In the wake of last week’s verdict in the first Vioxx liability case (see Merck Found Negligent!, Jury as Focus Group, and Merck science “like wah, wah, wah”), Merck is now defending its legal strategy as well as its Vioxx marketing practices.

In an article in today’s New Your Times (see “Maker of Vioxx Says Some Suits May Be Settled“), Merck’s general counsel, Kenneth Frazier, “said in an interview yesterday that Merck would consider settling suits brought by people who took Vioxx for long periods of time and had few other risk factors for heart disease. Nearly 5,000 Vioxx suits have already been filed, and tens of thousands more are expected.”

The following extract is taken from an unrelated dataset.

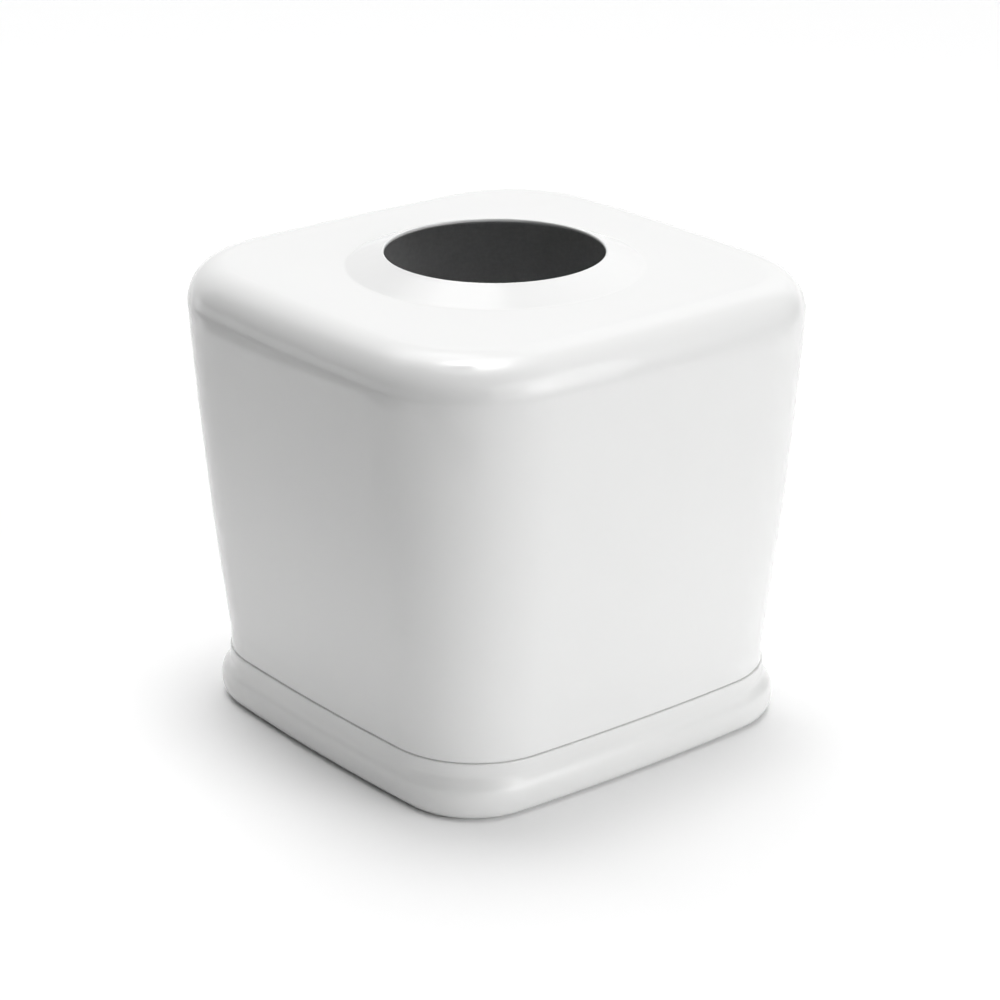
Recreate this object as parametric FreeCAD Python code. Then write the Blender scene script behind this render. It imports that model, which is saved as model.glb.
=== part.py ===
import FreeCAD, Part
import math
import os
from FreeCAD import Vector

# Square cover for a cube box of tissues, in millimetres, +Z up.
# A drawn sheet-steel cover, open at the bottom, is pressed onto a moulded base ring.
# The origin is on the table, under the middle of the cover.

# ---- driving dimensions -------------------------------------------------------------------
overall_height = 146.0        # table to the crest of the dispensing collar
collar_rise = 4.3             # crest of the collar above the flat top
seam_z = 17.4                 # lower edge of the cover, on the base ring's ledge

sheet = 0.7                   # steel thickness
rim_half = 68.1               # cover's half width at its lower edge, mid-side
rim_band = 5.2                # lower edge to the height where the walls start to flare
rim_blend = 42.0              # hollow round between the upright rim and the flaring wall
shoulder_half = 77.7          # half width where the top round begins, mid-side
shoulder_corner = 39.2        # corner radius there
shoulder_side = 851.0         # radius of the bowed sides there
wall_belly = 0.9              # outward bow of the flaring wall, at its middle
top_round = 12.1              # round between the walls and the flat top
edge_break = 0.45             # bevel on the cover's lower edge and on the ring's ledge

hole_radius = 32.9            # dispensing hole, inside the turned lip
collar_slope = 21.2           # degrees, the cone around the hole
collar_foot_round = 3.0       # hollow round where the cone leaves the flat top
lip_round = 0.5               # outer radius of the turned lip
lip_depth = 1.15              # crest of the collar to the lip's cut edge
collar_land = 2.0             # flat ring around the cone

bead_out = 1.7                # base ring's bead beyond the cover's lower edge, mid-side
bead_squarer = 4.1            # how much tighter the bead's corners are than the cover's
bead_side = 758.0             # radius of the bead's bowed sides
bead_reach = 3.9              # how far the bead curls in towards the table
bead_z = 6.5                  # height of the widest line of the bead
bead_rise = 6.0               # height of the bead's upper half
bead_shoulder = 41.0          # degrees up the bead where the cove begins
neck_band = 2.8               # upright neck under the seam

deck_z = 12.5                 # top of the ring inside the spigot
deck_width = 8.0              # spigot to the way in for the box, mid-side
opening_corner = 2.0          # the way in takes a sharp-cornered box
opening_side = 2000.0
opening_lead = 1.0            # bevel that leads the box in
spigot_clearance = 0.2        # spigot to the inside of the cover
spigot_wall = 1.8
spigot_height = 6.5           # above the ledge
spigot_lead = 0.6             # bevel on the spigot's top edge
rib_radius = 1.2              # half-round ribs that grip the inside of the cover
rib_clearance = 0.05
rib_pitch = 32.0
ribs_per_side = 3

foot_wall = 1.6               # wall between the pockets and the ring's outer foot
inner_wall = 1.6              # wall between the pockets and the opening
pocket_depth = 10.0
web = 1.5                     # wall between two pockets
web_pitch = 20.0
pockets_per_side = 4

# Rounds are made of narrow straight bands, each within about 0.2 mm of the true round.
BELLY_BANDS = 2
CROWN_BANDS = 6
UNDER_CROWN_BANDS = 4
LIP_BANDS = 1
BEAD_BANDS = 4
BEAD_SHOULDER_BANDS = 2
COVE_BANDS = 2

flat_top_z = overall_height - collar_rise
SPARE = 5.0                   # overrun of a cutting tool past the face it cuts
UP = Vector(0, 0, 1)


def blend(low, high, share):
    """Value at a share of the way from low to high."""
    return low + (high - low) * share


# ---- plan outline -------------------------------------------------------------------------
class Plan:
    """A square with bowed sides and round corners: half width mid-side, corner and side radius."""

    def __init__(self, half, corner, side):
        self.half, self.corner, self.side = half, corner, side
        # A side arc's centre is lead behind the middle. A corner's centre is on the diagonal,
        # where its arc is tangent to both side arcs, and turn is half a side's angle.
        self.lead = side - half
        self.centre = (math.sqrt(2 * (side - corner) ** 2 - self.lead ** 2) - self.lead) / 2
        self.turn = math.atan2(self.centre, self.centre + self.lead)

    def inset(self, depth):
        return Plan(self.half - depth, self.corner - depth, self.side - depth)

    def on_side(self, angle, z=0.0):
        return Vector(self.side * math.cos(angle) - self.lead, self.side * math.sin(angle), z)

    def on_corner(self, angle, z=0.0):
        return Vector(self.centre + self.corner * math.cos(angle),
                      self.centre + self.corner * math.sin(angle), z)

    def wire(self, z):
        """Closed outline at height z."""
        turn, diagonal, square = self.turn, math.pi / 4, math.pi / 2
        side = Part.Arc(self.on_side(-turn, z), self.on_side(0, z), self.on_side(turn, z))
        corner = Part.Arc(self.on_corner(turn, z), self.on_corner(diagonal, z),
                          self.on_corner(square - turn, z))
        return Part.Wire([curve.toShape().rotated(Vector(), UP, 90 * quarter)
                          for quarter in range(4) for curve in (side, corner)])

    def prism(self, low_z, high_z):
        """Solid inside the outline between two heights."""
        return Part.Face(self.wire(low_z)).extrude(Vector(0, 0, high_z - low_z))


def ruled_block(levels):
    """Solid through (plan, height) levels, ruled from each to the next."""
    return Part.makeLoft([plan.wire(z) for plan, z in levels], True, True)


# ---- sections in the XZ plane -------------------------------------------------------------
def around(centre, radius, degrees):
    """Point on a circle."""
    angle = math.radians(degrees)
    return centre + Vector(radius * math.cos(angle), 0, radius * math.sin(angle))


def bands(centre, radius, start, end, count):
    """Points that part an arc into equal bands."""
    return [around(centre, radius, blend(start, end, step / count)) for step in range(count + 1)]


def bearing(start, end):
    """Direction from one point to another, in degrees."""
    return math.degrees(math.atan2(end.z - start.z, end.x - start.x))


def closed_section(points):
    """Face inside a closed line through the points."""
    return Part.Face(Part.makePolygon(points + points[:1]))


# ---- cover --------------------------------------------------------------------------------
shoulder_plan = Plan(shoulder_half, shoulder_corner, shoulder_side)
rim_plan = shoulder_plan.inset(shoulder_half - rim_half)


def wall_block(depth, crown_bands, low_levels):
    """Solid inside the sheet's outer face, or depth below it, from the given low levels up."""
    low = Vector(rim_half, 0, seam_z + rim_band)
    high = Vector(shoulder_half, 0, flat_top_z - top_round)
    chord = high - low
    belly_radius = (chord.Length ** 2 / 4 + wall_belly ** 2) / (2 * wall_belly)
    inward = Vector(-chord.z, 0, chord.x) / chord.Length
    belly = (low + high) / 2 + inward * (belly_radius - wall_belly)
    # The blend touches the upright rim and the belly; the crown's round touches belly and top.
    blend_x = rim_half + rim_blend
    blend_z = belly.z - math.sqrt((belly_radius + rim_blend) ** 2 - (blend_x - belly.x) ** 2)
    crown_z = flat_top_z - top_round
    crown_x = belly.x + math.sqrt((belly_radius - top_round) ** 2 - (crown_z - belly.z) ** 2)
    crown = Vector(crown_x, 0, crown_z)
    belly_start, belly_end = bearing(belly, Vector(blend_x, 0, blend_z)), bearing(belly, crown)

    points = bands(belly, belly_radius - depth, belly_start, belly_end, BELLY_BANDS)
    points += bands(crown, top_round - depth, belly_end, 90, crown_bands)[1:]
    levels = [(shoulder_plan.inset(shoulder_half - point.x), point.z) for point in points]
    return ruled_block(low_levels + [(rim_plan.inset(depth), blend_z)] + levels)


def collar():
    """Cone around the dispensing hole, its lip turned down into the hole, and its land's radius."""
    slope = math.radians(collar_slope)
    cone_angle = 90 - collar_slope
    lip = Vector(hole_radius + lip_round, 0, overall_height - lip_round)
    # The straight cone climbs from the foot's round to the lip's round.
    climb = lip.z + lip_round * math.cos(slope)
    climb -= flat_top_z + collar_foot_round * (1 - math.cos(slope))
    foot_x = lip.x + (lip_round + collar_foot_round) * math.sin(slope) + climb / math.tan(slope)
    foot = Vector(foot_x, 0, flat_top_z + collar_foot_round)
    land_radius = foot.x + collar_land
    cut = Vector(hole_radius, 0, overall_height - lip_depth)

    outer = [Vector(land_radius, 0, flat_top_z)]
    outer += bands(foot, collar_foot_round, -90, cone_angle - 180, 1)
    outer += [around(lip, lip_round, cone_angle)]
    outer += bands(lip, lip_round, 90, 180, LIP_BANDS) + [cut]
    # The sheet's inner face is the same cone, mitred into the lip and into the land.
    cone = around(lip, lip_round - sheet, cone_angle)
    under_z = flat_top_z - sheet
    inner = [cut + Vector(sheet, 0, 0),
             Vector(cut.x + sheet, 0, cone.z + (cone.x - cut.x - sheet) * math.tan(slope)),
             Vector(cone.x + (cone.z - under_z) / math.tan(slope), 0, under_z),
             Vector(land_radius, 0, under_z)]
    return closed_section(outer + inner).revolve(Vector(), UP, 360), land_radius


def make_cover():
    outer = wall_block(0, CROWN_BANDS,
                       [(rim_plan.inset(edge_break), seam_z), (rim_plan, seam_z + edge_break)])
    inner = wall_block(sheet, UNDER_CROWN_BANDS, [(rim_plan.inset(sheet), seam_z)])
    ring, land_radius = collar()
    hole = Part.makeCylinder(land_radius, sheet + 2 * SPARE, Vector(0, 0, flat_top_z - sheet - SPARE))
    return outer.cut([inner, hole]).fuse(ring).removeSplitter()


# ---- base ring ----------------------------------------------------------------------------
bead_plan = Plan(rim_half + bead_out, rim_plan.corner - bead_squarer, bead_side)
foot_plan = bead_plan.inset(bead_reach)
spigot_plan = rim_plan.inset(sheet + spigot_clearance)
well_plan = spigot_plan.inset(spigot_wall)
opening_plan = Plan(well_plan.half - deck_width, opening_corner, opening_side)


def bead_level(degrees):
    """Level of the bead, by the angle from its widest line: -90 is on the table."""
    angle = math.radians(degrees)
    span = bead_rise if degrees > 0 else bead_z
    return bead_plan.inset(bead_reach * (1 - math.cos(angle))), bead_z + span * math.sin(angle)


def cove_level(share):
    """Level of the cove, eased from the bead's shoulder to the foot of the neck."""
    shoulder, shoulder_z = bead_level(bead_shoulder)
    ease = share ** 2 * (3 - 2 * share)
    plan = Plan(blend(shoulder.half, rim_plan.half, ease),
                blend(shoulder.corner, rim_plan.corner, ease),
                blend(shoulder.side, rim_plan.side, ease))
    return plan, blend(shoulder_z, seam_z - neck_band, share)


def ring_block():
    """The ring's outer form: bead, cove, neck, and the ledge that the cover stands on."""
    levels = [bead_level(blend(-90, 0, step / BEAD_BANDS)) for step in range(BEAD_BANDS + 1)]
    levels += [bead_level(bead_shoulder * (step + 1) / BEAD_SHOULDER_BANDS)
               for step in range(BEAD_SHOULDER_BANDS)]
    levels += [cove_level((step + 1) / COVE_BANDS) for step in range(COVE_BANDS)]
    levels += [(rim_plan, seam_z - edge_break), (rim_plan.inset(edge_break), seam_z)]
    return ruled_block(levels)


def spigot_block():
    """The upstand that the cover is pressed over, still solid, with its ribs."""
    top_z = seam_z + spigot_height
    block = ruled_block([(spigot_plan, deck_z), (spigot_plan, top_z - spigot_lead),
                         (spigot_plan.inset(spigot_lead), top_z)])
    ribs = []
    rib_plan = rim_plan.inset(sheet + rib_clearance + rib_radius)
    for number in range(ribs_per_side):
        offset = (number - (ribs_per_side - 1) / 2) * rib_pitch
        place = rib_plan.on_side(math.asin(offset / rib_plan.side), seam_z)
        rib = Part.makeCylinder(rib_radius, rim_band - spigot_lead, place)
        ribs += [rib.rotated(Vector(), UP, 90 * quarter) for quarter in range(4)]
    return block.fuse(ribs)


def way_in():
    """Cutting tool for the box's way through the ring, flared where the box goes in."""
    return ruled_block([(opening_plan.inset(-2 * opening_lead), -opening_lead),
                        (opening_plan, opening_lead), (opening_plan, deck_z + SPARE)])


def pockets():
    """Core-outs along each side of the ring's underside, parted by webs. The corners stay solid."""
    band = foot_plan.inset(foot_wall).prism(-SPARE, pocket_depth)
    band = band.cut(opening_plan.inset(-inner_wall).prism(-SPARE, pocket_depth))
    cell = Part.makeBox(2 * rim_half, web_pitch - web, pocket_depth + SPARE,
                        Vector(0, (web - web_pitch) / 2, -SPARE))
    first = -(pockets_per_side - 1) / 2
    cells = [cell.translated(Vector(0, (first + number) * web_pitch, 0)).rotated(Vector(), UP, turn)
             for number in range(pockets_per_side) for turn in (0, 90, 180, 270)]
    return [band.common(one) for one in cells]


def make_base_ring():
    well = well_plan.prism(deck_z, seam_z + spigot_height + SPARE)
    return ring_block().fuse(spigot_block()).cut([well, way_in()] + pockets()).removeSplitter()


# ---- output -------------------------------------------------------------------------------
def main():
    os.makedirs("parts", exist_ok=True)
    for name, shape in (("cover", make_cover()), ("base_ring", make_base_ring())):
        if not shape.isValid() or len(shape.Solids) != 1:
            raise RuntimeError(name + " is not one sound solid")
        shape.Solids[0].exportStep("parts/" + name + ".step")
        print(name, round(shape.Volume), "mm3,", len(shape.Faces), "faces")


main()
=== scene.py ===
import math
from collections import namedtuple

import bpy
from bpy.props import FloatProperty, FloatVectorProperty, IntProperty, PointerProperty
from bpy.types import Operator, Panel, PropertyGroup
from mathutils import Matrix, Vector


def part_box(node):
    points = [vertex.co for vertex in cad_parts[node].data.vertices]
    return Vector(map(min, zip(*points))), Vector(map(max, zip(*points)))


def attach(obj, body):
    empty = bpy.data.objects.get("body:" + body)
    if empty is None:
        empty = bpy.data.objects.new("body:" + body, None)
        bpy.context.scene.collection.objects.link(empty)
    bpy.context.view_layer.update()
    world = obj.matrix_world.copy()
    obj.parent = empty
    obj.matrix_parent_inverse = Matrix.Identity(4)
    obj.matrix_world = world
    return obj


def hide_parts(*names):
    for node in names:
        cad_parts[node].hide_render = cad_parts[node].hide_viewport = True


bl_info = {
    "name": "Tissue box holder",
    "version": (1, 0, 0),
    "blender": (4, 5, 0),
    "location": "3D View > Sidebar > Tissue box",
    "description": "Enamelled tissue box cover on its moulded base ring, in a plain studio",
    "category": "Add Mesh",
}

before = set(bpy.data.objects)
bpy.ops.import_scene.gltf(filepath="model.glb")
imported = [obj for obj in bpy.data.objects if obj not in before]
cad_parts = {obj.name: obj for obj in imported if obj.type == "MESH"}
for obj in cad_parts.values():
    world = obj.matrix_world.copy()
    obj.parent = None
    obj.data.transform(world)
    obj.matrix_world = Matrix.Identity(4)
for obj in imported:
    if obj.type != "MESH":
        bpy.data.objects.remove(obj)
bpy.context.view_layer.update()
COVER_LOW, COVER_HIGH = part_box("cover")
RING_LOW, RING_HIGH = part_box("base_ring")

MM = 0.001
STATIONS = 80                 # round a quarter of the plan
SIDE_SHARE = 0.3              # of those, along the side's gentle bow
WELD = 1e-6                   # metres, closes the swept grids
SHARP = math.radians(35)      # edges that turn more than this are shaded sharp
QUARTER = math.pi / 2         # a quarter turn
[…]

However, Mr. Frazier said Merck would settle only a “small fraction” of cases. Perhaps a trickle of settlements will become a floodgate if Merck loses more cases in the future.

Speaking of future cases, Merck seems a little gun shy and has asked for a delay in the next trial — in New Jersey — citing publicity over last week’s verdict in Texas. They don’t want to lose a case in the pharmaceutical capital of the world! Think of the publicity that would generate!

In the midst of all this, “Merck has already designated lawyers from other firms to handle the New Jersey and New Orleans cases.”

Merck is Learning, But Are They Learning the Right Things?
In a Wall Street Article (Merck Eases Stance on Vioxx Suits), Mr. Frazier is quoted as saying: “Each time we do this, we learn and hope to sharpen our approaches” and “We are learning as we go along about how best to present evidence to juries composed of lay people.”

Of course, this is the lawyer speaking, not the scientists and marketers. The latter need to learn about how best to present side effects and efficacy evidence to the general public from which juries are selected. See “Jury as Focus Group” for more lessons Merck and the entire Pharma industry should learn from the Texas trial.

Agreement from a Counterpart
Bob Erhlich, Chairman and CEO of DTC Perspectives, agrees that the industry needs to learn more about communicating risk and educating the public about the proper use of its products. Erhlich said:

For the half of you marketers out there who still have medical brief summaries, the Merck jury should scare you. The drug company lawyers who want the kitchen sink of side effects written in medical terminology so you are “protected” from liability litigation are dead wrong. A reasonable jury will want to punish companies that advertise (yes the brief summary is advertising) terms consumers cannot possibly understand.

I have alscriticizeded the package insert and “brief summary” (see “Future of Drug Print Ads“) and I am happy to see that Erhlich agrees with me that “There is no excuse for being captive to company lawyers who are wrong.”